TabularPredictor.fit_extra¶

TabularPredictor.fit_extra(hyperparameters: str | Dict[str, Any], time_limit: float = None, base_model_names: List[str] = None, fit_weighted_ensemble: bool = True, fit_full_last_level_weighted_ensemble: bool = True, full_weighted_ensemble_additionally: bool = False, num_cpus: str | int = 'auto', num_gpus: str | int = 'auto', fit_strategy: Literal['auto', 'sequential', 'parallel'] = 'auto', memory_limit: float | str = 'auto', **kwargs) → TabularPredictor[source]¶

Fits additional models after the original TabularPredictor.fit() call. The original train_data and tuning_data will be used to train the models.

Parameters:

hyperparameters (str or dict) – Refer to argument documentation in TabularPredictor.fit(). If base_model_names is specified and hyperparameters is using the level-based key notation, the key of the level which directly uses the base models should be 1. The level in the hyperparameters dictionary is relative, not absolute.
time_limit (int, default = None) – Refer to argument documentation in TabularPredictor.fit().
base_model_names (List[str], default = None) – The names of the models to use as base models for this fit call. Base models will provide their out-of-fold predictions as additional features to the models in hyperparameters. If specified, all models trained will be stack ensembles. If None, models will be trained as if they were specified in TabularPredictor.fit(), without depending on existing models. Only valid if bagging is enabled.
fit_weighted_ensemble (bool, default = True) – If True, a WeightedEnsembleModel will be fit in each stack layer. A weighted ensemble will often be stronger than an individual model while being very fast to train. It is recommended to keep this value set to True to maximize predictive quality.
fit_full_last_level_weighted_ensemble (bool, default = True) – If True, the WeightedEnsembleModel of the last stacking level will be fit with all (successful) models from all previous layers as base models. If stacking is disabled, settings this to True or False makes no difference because the WeightedEnsembleModel L2 always uses all models from L1. It is recommended to keep this value set to True to maximize predictive quality.
full_weighted_ensemble_additionally (bool, default = False) – If True, AutoGluon will fit two WeightedEnsembleModels after training all stacking levels. Setting this to True, simulates calling fit_weighted_ensemble() after calling fit(). Has no affect if fit_full_last_level_weighted_ensemble is False and does not fit an additional WeightedEnsembleModel if stacking is disabled.
num_cpus (int, default = "auto") – The total amount of cpus you want AutoGluon predictor to use. Auto means AutoGluon will make the decision based on the total number of cpus available and the model requirement for best performance. Users generally don’t need to set this value
num_gpus (int, default = "auto") – The total amount of gpus you want AutoGluon predictor to use. Auto means AutoGluon will make the decision based on the total number of gpus available and the model requirement for best performance. Users generally don’t need to set this value
fit_strategy (Literal["auto", "sequential", "parallel"], default = "auto") –
The strategy used to fit models. If “auto”, uses the same fit_strategy as used in the original TabularPredictor.fit() call. If “sequential”, models will be fit sequentially. This is the most stable option with the most readable logging. If “parallel”, models will be fit in parallel with ray, splitting available compute between them.
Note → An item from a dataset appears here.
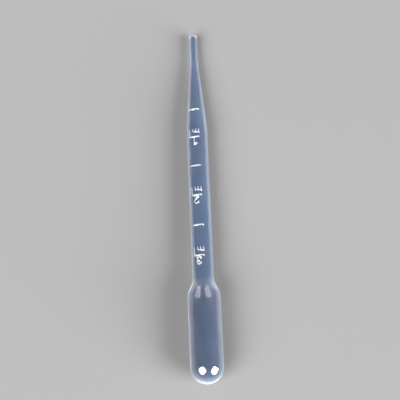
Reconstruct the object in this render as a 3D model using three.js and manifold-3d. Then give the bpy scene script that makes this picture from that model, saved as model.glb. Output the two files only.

Note: “parallel” is experimental and may run into issues. It was first added in version 1.2.0.

For machines with 16 or more CPU cores, it is likely that “parallel” will be faster than “sequential”.

Added in version 1.2.0.
memory_limit (float | str, default = "auto") – The total amount of memory in GB you want AutoGluon predictor to use. “auto” means AutoGluon will use all available memory on the system (that is detectable by psutil). Note that this is only a soft limit! AutoGluon uses this limit to skip training models that are expected to require too much memory or stop training a model that would exceed the memory limit. AutoGluon does not guarantee the enforcement of this limit (yet). Nevertheless, we expect AutoGluon to abide by the limit in most cases or, at most, go over the limit by a small margin. For most virtualized systems (e.g., in the cloud) and local usage on a server or laptop, “auto” is ideal for this parameter. We recommend manually setting the memory limit (and any other resources) on systems with shared resources that are controlled by the operating system (e.g., SLURM and cgroups). Otherwise, AutoGluon might wrongly assume more resources are available for fitting a model than the operating system allows, which can result in model training failing or being very inefficient.
**kwargs –
Refer to kwargs documentation in TabularPredictor.fit(). Note that the following kwargs are not available in fit_extra as they cannot be changed from their values set in fit():

[holdout_frac, num_bag_folds, auto_stack, feature_generator, unlabeled_data]

Moreover, dynamic_stacking is also not available in fit_extra as the detection of stacked overfitting is only supported at the first fit time. pseudo_data : pd.DataFrame, default = None

Data that has been self labeled by Autogluon model and will be incorporated into training during ‘fit_extra’